Start
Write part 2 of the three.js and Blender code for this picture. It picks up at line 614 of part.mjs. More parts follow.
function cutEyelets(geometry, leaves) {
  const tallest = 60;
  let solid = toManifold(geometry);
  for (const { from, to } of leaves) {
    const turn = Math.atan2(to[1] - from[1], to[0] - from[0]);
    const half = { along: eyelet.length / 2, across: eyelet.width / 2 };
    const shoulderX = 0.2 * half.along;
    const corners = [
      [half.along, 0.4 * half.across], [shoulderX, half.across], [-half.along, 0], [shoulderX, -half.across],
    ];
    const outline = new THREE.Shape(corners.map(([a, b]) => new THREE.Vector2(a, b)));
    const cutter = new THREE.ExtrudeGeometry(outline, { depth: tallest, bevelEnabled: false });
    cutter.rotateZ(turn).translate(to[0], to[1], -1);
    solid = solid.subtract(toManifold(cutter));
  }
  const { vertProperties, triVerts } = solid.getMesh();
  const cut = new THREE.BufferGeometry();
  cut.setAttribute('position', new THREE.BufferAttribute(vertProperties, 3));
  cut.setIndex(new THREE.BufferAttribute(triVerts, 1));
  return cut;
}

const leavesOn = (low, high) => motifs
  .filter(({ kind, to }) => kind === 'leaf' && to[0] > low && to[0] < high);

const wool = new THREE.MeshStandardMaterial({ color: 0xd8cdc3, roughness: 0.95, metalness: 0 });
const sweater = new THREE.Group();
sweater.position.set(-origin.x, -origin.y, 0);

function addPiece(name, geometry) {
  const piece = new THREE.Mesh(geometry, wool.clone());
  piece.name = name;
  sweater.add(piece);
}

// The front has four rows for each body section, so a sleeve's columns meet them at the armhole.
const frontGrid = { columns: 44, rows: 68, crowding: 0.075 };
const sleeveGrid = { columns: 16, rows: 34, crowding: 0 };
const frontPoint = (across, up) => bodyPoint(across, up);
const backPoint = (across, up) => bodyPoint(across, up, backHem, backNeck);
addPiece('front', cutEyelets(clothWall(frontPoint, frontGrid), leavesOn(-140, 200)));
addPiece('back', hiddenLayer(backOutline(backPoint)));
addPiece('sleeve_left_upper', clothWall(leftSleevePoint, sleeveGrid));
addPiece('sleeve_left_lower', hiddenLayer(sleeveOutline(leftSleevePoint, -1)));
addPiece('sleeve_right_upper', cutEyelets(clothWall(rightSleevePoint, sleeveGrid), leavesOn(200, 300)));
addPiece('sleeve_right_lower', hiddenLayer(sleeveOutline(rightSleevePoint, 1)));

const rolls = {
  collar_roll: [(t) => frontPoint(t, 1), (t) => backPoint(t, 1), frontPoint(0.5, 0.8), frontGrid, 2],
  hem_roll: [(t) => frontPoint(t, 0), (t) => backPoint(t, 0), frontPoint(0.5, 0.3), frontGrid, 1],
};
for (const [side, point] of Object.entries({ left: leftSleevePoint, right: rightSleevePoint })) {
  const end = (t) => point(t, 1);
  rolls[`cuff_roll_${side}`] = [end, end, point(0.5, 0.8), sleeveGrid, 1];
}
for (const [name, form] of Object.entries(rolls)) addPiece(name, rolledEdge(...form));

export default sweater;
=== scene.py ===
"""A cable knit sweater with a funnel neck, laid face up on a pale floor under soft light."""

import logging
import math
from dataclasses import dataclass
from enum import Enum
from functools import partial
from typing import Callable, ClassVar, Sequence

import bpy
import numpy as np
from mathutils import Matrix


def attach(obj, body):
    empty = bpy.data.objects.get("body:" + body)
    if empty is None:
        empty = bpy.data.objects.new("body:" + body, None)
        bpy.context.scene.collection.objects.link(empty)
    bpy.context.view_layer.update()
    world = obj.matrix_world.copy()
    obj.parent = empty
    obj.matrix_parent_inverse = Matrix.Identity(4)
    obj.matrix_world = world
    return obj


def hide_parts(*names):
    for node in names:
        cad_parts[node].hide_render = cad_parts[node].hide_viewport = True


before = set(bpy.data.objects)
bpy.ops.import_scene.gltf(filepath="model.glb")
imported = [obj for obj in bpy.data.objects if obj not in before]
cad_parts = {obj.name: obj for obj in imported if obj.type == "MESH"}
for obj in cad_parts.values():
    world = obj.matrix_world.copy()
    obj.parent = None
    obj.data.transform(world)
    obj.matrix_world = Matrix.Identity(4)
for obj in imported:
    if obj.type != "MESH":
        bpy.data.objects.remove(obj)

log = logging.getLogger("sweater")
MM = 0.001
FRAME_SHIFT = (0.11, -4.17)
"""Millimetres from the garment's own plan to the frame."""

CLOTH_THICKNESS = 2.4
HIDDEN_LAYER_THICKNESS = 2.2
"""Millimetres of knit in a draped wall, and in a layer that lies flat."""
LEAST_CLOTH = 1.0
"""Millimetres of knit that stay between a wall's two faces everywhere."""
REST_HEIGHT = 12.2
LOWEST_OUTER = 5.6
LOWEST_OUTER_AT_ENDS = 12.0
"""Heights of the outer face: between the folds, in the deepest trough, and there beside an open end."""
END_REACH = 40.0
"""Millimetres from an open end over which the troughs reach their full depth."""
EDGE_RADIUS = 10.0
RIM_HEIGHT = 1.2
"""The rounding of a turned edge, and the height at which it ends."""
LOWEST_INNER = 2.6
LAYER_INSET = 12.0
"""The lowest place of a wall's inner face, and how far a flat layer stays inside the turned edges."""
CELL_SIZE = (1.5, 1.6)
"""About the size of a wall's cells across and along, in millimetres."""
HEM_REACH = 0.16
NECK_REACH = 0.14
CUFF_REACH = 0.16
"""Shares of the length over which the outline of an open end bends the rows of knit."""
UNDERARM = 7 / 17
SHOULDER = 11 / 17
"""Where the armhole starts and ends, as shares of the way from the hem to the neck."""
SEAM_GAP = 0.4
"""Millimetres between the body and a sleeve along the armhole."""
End
Start
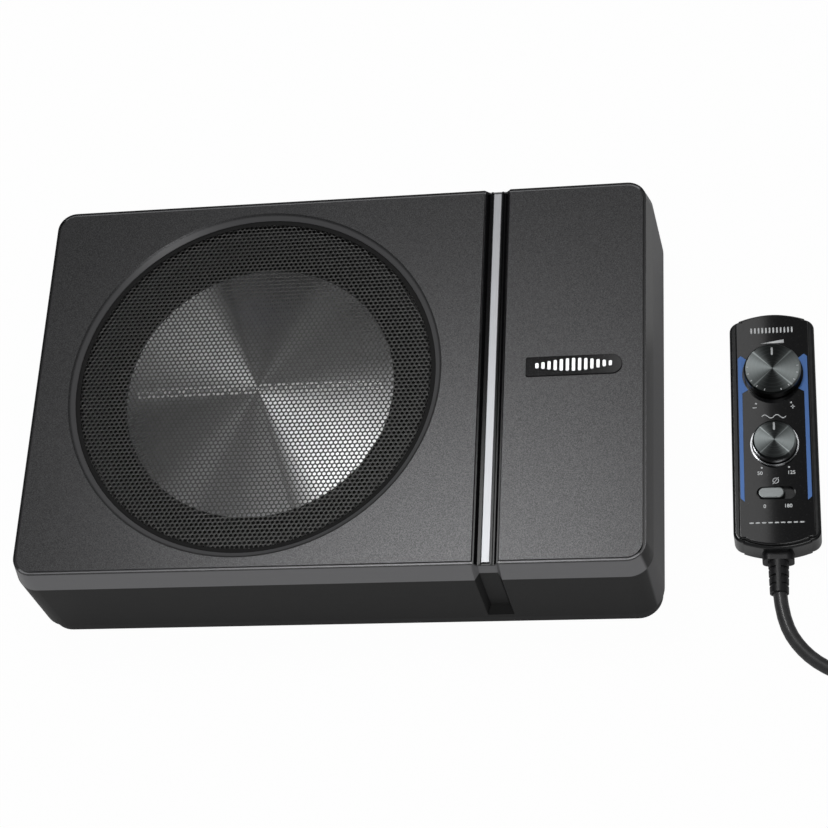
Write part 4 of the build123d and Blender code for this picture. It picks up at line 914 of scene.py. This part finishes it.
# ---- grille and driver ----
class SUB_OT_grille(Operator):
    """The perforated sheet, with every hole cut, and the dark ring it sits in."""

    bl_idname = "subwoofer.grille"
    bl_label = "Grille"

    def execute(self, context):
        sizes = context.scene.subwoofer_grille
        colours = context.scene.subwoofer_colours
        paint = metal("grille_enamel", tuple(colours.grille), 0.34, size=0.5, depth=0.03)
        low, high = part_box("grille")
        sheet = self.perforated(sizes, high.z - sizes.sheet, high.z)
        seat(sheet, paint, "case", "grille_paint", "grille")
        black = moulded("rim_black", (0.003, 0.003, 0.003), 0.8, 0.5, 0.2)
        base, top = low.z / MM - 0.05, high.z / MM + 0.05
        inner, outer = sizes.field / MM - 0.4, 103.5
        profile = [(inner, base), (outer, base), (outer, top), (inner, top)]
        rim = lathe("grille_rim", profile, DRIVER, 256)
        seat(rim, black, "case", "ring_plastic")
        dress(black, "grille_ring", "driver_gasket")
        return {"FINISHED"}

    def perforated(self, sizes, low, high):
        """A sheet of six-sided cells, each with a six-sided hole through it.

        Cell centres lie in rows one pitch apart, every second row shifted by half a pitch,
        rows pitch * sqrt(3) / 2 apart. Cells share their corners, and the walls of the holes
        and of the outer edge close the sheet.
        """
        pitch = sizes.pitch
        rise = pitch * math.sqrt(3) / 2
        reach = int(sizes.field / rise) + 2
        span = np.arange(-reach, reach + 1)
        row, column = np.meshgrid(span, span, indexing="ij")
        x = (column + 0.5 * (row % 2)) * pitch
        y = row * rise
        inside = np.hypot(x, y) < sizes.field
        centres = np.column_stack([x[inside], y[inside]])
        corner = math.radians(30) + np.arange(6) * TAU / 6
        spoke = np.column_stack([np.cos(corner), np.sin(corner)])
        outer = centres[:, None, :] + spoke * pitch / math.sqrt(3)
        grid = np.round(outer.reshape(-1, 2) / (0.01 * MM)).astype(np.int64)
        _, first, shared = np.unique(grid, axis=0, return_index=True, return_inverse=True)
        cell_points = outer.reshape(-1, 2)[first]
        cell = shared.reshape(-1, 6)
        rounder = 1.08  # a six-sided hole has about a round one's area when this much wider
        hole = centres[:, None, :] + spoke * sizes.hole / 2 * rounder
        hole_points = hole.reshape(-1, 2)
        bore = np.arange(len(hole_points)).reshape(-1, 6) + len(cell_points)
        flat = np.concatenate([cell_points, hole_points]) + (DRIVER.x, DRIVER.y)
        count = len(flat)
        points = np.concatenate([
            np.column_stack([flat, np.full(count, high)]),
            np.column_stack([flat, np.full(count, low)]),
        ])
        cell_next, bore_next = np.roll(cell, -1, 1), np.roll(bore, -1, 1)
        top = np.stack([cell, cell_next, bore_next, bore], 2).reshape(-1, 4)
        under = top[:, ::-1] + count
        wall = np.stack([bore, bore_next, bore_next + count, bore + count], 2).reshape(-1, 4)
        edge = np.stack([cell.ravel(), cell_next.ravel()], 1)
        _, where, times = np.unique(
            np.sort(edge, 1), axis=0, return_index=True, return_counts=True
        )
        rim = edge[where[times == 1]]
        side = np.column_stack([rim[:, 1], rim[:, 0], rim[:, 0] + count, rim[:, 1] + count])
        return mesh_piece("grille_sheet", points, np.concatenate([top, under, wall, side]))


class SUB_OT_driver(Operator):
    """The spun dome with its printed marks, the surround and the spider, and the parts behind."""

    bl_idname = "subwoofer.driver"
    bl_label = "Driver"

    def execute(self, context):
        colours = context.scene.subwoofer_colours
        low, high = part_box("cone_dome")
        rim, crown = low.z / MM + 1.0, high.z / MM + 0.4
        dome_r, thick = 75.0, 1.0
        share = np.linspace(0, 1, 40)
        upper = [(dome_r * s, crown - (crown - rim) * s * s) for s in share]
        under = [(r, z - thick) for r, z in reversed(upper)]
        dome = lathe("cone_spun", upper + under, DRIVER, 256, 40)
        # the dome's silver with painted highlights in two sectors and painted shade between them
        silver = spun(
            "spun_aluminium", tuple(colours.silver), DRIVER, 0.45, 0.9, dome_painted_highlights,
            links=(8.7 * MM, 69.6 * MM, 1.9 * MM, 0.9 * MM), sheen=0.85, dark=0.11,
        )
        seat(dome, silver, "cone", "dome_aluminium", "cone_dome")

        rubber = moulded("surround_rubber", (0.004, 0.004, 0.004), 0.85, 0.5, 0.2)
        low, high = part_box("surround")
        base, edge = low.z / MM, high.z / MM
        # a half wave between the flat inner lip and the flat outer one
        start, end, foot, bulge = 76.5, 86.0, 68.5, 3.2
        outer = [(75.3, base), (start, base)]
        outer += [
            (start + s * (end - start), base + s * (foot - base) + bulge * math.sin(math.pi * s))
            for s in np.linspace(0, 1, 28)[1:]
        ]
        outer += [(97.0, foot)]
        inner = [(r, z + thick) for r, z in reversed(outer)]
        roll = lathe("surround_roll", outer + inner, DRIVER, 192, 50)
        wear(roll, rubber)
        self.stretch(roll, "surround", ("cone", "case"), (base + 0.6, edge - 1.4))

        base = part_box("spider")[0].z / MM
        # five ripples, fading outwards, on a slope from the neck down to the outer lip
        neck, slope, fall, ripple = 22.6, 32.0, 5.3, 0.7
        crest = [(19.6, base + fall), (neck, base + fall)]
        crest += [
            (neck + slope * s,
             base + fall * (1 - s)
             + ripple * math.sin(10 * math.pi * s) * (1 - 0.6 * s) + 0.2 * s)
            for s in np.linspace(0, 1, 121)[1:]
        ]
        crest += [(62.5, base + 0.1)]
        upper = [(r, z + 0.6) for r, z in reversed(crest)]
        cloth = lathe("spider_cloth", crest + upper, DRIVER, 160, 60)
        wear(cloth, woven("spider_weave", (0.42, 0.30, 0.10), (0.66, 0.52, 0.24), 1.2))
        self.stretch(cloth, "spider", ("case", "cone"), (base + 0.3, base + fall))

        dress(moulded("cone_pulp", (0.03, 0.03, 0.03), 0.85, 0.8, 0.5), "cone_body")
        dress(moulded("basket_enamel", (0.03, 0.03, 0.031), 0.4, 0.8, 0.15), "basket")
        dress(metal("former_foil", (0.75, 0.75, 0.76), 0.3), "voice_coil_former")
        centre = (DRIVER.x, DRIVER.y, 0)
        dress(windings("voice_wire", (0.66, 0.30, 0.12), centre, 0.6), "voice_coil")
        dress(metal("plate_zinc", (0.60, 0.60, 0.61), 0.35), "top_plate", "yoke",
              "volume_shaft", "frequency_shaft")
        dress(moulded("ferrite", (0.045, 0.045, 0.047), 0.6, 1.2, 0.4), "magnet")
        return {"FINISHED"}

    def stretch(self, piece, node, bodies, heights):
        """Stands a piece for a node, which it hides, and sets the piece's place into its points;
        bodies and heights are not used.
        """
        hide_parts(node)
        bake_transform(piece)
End
▶ [REQUIREMENTS]:
Scan the lines above for "Identity", then copy every one that has it.

▶ [THE OUTPUT]:
    obj.matrix_parent_inverse = Matrix.Identity(4)
    obj.matrix_world = Matrix.Identity(4)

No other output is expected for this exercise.